--- MATERIAL ---

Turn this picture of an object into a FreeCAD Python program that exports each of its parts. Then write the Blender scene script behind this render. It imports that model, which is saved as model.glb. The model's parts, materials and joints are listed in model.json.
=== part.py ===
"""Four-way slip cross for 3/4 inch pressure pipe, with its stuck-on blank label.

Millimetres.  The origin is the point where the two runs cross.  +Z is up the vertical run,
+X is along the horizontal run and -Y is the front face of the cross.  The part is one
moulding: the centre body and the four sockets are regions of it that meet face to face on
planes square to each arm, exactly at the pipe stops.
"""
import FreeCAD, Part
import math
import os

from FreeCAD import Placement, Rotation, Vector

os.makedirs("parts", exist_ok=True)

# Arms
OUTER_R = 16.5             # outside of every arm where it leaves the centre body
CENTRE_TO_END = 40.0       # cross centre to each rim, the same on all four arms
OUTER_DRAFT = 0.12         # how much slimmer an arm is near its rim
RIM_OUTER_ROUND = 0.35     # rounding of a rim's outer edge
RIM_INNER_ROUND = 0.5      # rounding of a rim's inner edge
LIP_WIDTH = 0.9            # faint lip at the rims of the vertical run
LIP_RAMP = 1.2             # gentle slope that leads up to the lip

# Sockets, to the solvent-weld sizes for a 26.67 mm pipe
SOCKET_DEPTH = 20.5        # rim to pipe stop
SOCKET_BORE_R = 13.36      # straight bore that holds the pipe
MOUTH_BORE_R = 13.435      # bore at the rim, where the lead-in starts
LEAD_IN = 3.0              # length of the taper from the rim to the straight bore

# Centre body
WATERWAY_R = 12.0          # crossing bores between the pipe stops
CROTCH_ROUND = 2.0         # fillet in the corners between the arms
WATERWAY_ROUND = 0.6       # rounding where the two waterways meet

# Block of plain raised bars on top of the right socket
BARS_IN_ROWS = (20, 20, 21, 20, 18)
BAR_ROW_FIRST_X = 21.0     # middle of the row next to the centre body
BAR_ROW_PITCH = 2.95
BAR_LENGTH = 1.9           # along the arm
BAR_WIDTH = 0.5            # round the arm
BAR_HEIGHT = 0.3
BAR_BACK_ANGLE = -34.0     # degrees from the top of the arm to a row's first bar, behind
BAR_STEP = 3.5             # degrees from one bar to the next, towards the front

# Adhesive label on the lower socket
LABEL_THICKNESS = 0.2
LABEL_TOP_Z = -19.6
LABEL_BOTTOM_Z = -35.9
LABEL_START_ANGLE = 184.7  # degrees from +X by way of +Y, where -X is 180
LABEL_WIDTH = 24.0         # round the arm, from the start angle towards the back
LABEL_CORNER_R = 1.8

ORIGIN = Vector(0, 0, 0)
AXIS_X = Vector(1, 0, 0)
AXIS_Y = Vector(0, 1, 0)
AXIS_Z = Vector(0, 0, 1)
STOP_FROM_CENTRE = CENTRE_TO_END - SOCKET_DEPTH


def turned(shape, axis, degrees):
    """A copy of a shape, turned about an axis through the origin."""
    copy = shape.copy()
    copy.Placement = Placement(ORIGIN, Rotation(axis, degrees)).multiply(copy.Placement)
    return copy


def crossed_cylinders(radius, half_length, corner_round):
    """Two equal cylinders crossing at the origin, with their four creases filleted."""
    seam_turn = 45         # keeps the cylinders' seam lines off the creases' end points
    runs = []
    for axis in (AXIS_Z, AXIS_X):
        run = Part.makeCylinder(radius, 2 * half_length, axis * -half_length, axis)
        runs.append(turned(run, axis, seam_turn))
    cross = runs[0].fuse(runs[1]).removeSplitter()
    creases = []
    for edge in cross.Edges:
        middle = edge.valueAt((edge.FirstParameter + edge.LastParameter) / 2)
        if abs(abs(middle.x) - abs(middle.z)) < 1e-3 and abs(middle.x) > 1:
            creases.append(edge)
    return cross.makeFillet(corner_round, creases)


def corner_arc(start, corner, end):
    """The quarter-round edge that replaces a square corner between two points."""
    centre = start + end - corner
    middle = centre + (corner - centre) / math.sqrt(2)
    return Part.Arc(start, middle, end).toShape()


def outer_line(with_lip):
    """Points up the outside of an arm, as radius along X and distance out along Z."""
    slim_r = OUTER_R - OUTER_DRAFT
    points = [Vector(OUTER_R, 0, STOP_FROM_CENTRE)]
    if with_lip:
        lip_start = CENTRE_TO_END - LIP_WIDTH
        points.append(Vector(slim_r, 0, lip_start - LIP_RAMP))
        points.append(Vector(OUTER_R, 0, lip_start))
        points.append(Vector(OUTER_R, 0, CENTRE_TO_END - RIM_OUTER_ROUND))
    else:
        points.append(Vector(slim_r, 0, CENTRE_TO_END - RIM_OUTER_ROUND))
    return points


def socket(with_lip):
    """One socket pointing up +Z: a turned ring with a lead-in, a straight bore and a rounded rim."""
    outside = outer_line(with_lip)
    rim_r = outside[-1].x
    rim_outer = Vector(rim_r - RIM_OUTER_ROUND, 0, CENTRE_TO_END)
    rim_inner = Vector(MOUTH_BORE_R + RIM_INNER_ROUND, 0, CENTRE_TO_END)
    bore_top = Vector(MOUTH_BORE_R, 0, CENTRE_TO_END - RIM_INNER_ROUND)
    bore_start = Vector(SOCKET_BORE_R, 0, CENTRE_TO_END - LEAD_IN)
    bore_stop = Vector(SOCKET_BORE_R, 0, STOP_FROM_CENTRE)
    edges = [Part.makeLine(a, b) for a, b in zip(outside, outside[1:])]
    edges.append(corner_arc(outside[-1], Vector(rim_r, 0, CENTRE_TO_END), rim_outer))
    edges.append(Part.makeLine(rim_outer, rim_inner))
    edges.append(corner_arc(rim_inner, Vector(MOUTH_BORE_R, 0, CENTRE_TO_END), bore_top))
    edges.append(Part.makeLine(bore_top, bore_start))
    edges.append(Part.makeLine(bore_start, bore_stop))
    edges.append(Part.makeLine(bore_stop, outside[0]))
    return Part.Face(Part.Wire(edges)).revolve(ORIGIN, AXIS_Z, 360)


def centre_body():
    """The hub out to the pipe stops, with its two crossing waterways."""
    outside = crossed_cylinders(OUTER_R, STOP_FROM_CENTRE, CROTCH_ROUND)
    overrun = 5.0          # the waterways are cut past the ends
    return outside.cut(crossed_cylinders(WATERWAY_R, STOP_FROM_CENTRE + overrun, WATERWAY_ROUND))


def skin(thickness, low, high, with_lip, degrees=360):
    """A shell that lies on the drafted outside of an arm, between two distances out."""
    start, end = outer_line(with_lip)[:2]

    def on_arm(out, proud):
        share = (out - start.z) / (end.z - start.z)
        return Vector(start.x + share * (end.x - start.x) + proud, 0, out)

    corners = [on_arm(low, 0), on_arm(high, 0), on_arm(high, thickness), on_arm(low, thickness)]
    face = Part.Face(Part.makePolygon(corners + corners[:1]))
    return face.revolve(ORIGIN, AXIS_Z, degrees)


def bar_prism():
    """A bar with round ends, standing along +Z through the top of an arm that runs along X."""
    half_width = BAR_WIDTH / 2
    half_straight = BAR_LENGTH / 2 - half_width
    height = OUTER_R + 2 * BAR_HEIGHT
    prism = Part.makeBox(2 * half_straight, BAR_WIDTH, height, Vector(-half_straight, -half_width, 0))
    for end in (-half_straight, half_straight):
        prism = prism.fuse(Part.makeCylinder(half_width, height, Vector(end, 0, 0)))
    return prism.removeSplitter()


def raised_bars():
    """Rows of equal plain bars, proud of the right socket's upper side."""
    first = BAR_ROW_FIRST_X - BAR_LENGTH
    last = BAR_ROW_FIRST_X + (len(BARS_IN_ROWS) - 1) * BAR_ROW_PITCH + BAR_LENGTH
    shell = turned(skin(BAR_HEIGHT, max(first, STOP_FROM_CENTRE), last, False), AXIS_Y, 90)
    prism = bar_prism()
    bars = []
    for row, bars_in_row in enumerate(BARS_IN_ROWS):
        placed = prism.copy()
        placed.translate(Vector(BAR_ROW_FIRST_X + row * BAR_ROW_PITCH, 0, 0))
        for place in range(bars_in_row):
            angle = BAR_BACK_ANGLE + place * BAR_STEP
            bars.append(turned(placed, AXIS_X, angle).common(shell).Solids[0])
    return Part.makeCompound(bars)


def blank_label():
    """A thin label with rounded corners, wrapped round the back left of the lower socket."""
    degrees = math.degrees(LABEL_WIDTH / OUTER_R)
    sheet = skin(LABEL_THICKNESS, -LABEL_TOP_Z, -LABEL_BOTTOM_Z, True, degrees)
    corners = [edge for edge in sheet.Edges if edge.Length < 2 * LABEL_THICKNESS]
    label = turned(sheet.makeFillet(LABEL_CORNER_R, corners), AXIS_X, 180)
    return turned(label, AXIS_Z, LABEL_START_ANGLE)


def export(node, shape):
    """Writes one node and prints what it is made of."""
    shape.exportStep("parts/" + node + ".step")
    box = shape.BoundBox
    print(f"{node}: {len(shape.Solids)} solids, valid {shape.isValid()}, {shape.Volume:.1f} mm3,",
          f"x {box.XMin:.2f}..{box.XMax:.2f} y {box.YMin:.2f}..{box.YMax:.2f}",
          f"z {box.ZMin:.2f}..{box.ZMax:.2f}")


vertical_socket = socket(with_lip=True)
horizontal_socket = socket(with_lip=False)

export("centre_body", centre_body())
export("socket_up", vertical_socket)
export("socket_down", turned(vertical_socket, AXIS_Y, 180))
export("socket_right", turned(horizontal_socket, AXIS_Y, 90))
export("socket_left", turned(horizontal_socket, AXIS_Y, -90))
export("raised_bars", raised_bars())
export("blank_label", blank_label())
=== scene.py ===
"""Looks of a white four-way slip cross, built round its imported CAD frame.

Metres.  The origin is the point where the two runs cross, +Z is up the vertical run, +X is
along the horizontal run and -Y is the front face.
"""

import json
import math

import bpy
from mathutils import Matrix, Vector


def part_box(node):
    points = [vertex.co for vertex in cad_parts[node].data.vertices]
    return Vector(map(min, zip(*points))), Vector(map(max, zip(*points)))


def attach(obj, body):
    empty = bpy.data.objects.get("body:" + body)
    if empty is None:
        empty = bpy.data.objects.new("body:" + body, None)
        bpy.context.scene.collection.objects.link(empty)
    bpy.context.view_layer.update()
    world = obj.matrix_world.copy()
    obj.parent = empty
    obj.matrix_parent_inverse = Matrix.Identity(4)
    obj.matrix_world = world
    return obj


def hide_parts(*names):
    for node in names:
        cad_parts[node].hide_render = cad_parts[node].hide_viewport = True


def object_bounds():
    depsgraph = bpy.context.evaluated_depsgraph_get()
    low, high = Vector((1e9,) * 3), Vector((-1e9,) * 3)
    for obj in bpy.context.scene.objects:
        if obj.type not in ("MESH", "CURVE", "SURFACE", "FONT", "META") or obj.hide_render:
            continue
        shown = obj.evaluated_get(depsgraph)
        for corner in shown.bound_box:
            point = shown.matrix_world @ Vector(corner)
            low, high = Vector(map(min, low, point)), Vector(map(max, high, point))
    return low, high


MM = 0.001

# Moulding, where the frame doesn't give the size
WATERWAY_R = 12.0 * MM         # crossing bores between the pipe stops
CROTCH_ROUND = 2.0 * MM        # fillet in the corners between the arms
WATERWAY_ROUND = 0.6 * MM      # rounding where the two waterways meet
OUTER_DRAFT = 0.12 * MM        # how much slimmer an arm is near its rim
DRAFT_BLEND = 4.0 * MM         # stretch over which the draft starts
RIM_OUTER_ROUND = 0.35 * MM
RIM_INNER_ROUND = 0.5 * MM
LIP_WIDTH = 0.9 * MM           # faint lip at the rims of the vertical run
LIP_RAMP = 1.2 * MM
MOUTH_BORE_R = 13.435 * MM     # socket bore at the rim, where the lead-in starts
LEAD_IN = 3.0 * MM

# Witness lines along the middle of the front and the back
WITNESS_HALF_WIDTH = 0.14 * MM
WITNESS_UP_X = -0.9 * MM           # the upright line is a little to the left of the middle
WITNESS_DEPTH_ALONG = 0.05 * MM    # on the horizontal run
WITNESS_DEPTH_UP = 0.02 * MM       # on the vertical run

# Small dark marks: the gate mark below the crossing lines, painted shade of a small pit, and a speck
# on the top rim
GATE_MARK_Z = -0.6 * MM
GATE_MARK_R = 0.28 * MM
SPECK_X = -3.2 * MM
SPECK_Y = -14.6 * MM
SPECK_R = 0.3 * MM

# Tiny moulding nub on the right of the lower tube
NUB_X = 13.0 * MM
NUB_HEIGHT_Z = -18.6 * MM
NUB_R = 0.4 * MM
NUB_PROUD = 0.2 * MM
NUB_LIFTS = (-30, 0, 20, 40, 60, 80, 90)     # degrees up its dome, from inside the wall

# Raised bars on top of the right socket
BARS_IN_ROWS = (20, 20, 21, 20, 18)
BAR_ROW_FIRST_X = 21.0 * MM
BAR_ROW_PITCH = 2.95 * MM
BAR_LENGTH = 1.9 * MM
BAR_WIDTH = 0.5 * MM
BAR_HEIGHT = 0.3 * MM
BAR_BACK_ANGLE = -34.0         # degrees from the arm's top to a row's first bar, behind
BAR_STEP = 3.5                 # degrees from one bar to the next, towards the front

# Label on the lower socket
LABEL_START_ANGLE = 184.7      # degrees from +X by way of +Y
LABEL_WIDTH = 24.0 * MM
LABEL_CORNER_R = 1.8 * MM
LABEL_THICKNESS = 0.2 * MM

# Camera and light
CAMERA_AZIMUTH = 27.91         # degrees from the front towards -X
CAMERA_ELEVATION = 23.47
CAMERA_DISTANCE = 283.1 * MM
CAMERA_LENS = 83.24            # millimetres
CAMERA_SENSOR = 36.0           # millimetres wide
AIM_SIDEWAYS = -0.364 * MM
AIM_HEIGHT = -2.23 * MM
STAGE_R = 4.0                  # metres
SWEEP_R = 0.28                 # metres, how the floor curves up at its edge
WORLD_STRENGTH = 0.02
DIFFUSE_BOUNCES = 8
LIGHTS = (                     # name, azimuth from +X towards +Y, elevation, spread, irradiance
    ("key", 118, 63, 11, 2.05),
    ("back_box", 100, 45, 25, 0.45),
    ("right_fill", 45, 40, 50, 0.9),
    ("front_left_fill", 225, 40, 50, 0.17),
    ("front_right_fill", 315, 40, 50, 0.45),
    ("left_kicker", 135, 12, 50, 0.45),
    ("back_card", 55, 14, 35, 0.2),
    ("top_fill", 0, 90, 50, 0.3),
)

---
--- MATERIAL ---

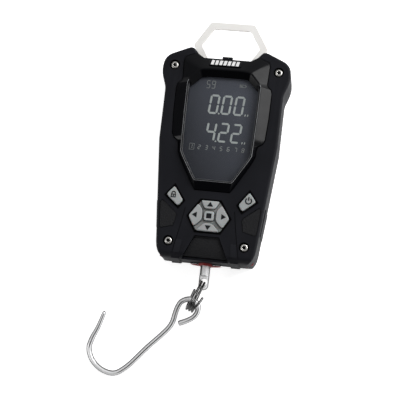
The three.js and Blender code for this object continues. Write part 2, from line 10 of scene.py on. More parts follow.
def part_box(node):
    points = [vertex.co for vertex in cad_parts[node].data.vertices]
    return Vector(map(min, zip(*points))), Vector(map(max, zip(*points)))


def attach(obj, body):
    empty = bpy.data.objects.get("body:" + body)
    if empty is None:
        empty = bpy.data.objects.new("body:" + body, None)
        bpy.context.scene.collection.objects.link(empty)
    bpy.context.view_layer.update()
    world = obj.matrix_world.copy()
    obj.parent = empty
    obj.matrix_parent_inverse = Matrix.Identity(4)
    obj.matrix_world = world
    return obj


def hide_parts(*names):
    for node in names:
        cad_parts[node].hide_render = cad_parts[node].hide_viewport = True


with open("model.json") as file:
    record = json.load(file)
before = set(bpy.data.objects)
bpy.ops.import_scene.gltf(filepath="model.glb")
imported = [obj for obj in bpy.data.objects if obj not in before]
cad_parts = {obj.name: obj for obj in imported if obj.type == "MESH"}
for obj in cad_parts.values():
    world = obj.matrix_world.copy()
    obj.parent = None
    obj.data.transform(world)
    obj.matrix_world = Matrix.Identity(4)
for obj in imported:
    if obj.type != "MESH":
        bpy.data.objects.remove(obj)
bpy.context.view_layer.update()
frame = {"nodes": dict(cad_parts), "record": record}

---
--- MATERIAL ---

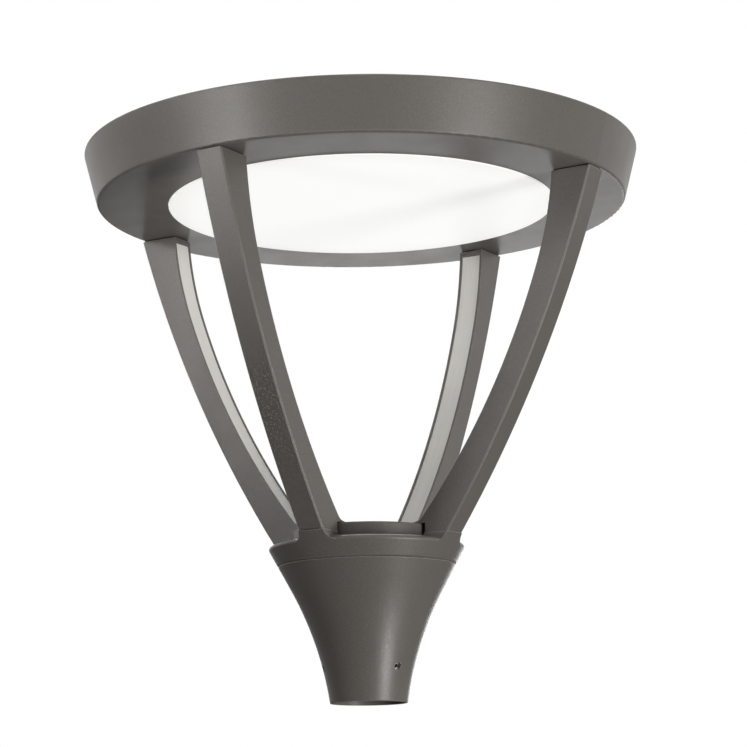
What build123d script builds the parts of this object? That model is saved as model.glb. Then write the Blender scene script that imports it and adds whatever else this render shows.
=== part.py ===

---

TASK INSTRUCTIONS — Using the data above, transcribe the lines that run from the line with "point = shown.matrix_world" to the line with "LEAD_IN = 3.0 * MM", both ends kept, and output nothing else.

FINISHED ANSWER —
            point = shown.matrix_world @ Vector(corner)
            low, high = Vector(map(min, low, point)), Vector(map(max, high, point))
    return low, high


MM = 0.001

# Moulding, where the frame doesn't give the size
WATERWAY_R = 12.0 * MM         # crossing bores between the pipe stops
CROTCH_ROUND = 2.0 * MM        # fillet in the corners between the arms
WATERWAY_ROUND = 0.6 * MM      # rounding where the two waterways meet
OUTER_DRAFT = 0.12 * MM        # how much slimmer an arm is near its rim
DRAFT_BLEND = 4.0 * MM         # stretch over which the draft starts
RIM_OUTER_ROUND = 0.35 * MM
RIM_INNER_ROUND = 0.5 * MM
LIP_WIDTH = 0.9 * MM           # faint lip at the rims of the vertical run
LIP_RAMP = 1.2 * MM
MOUTH_BORE_R = 13.435 * MM     # socket bore at the rim, where the lead-in starts
LEAD_IN = 3.0 * MM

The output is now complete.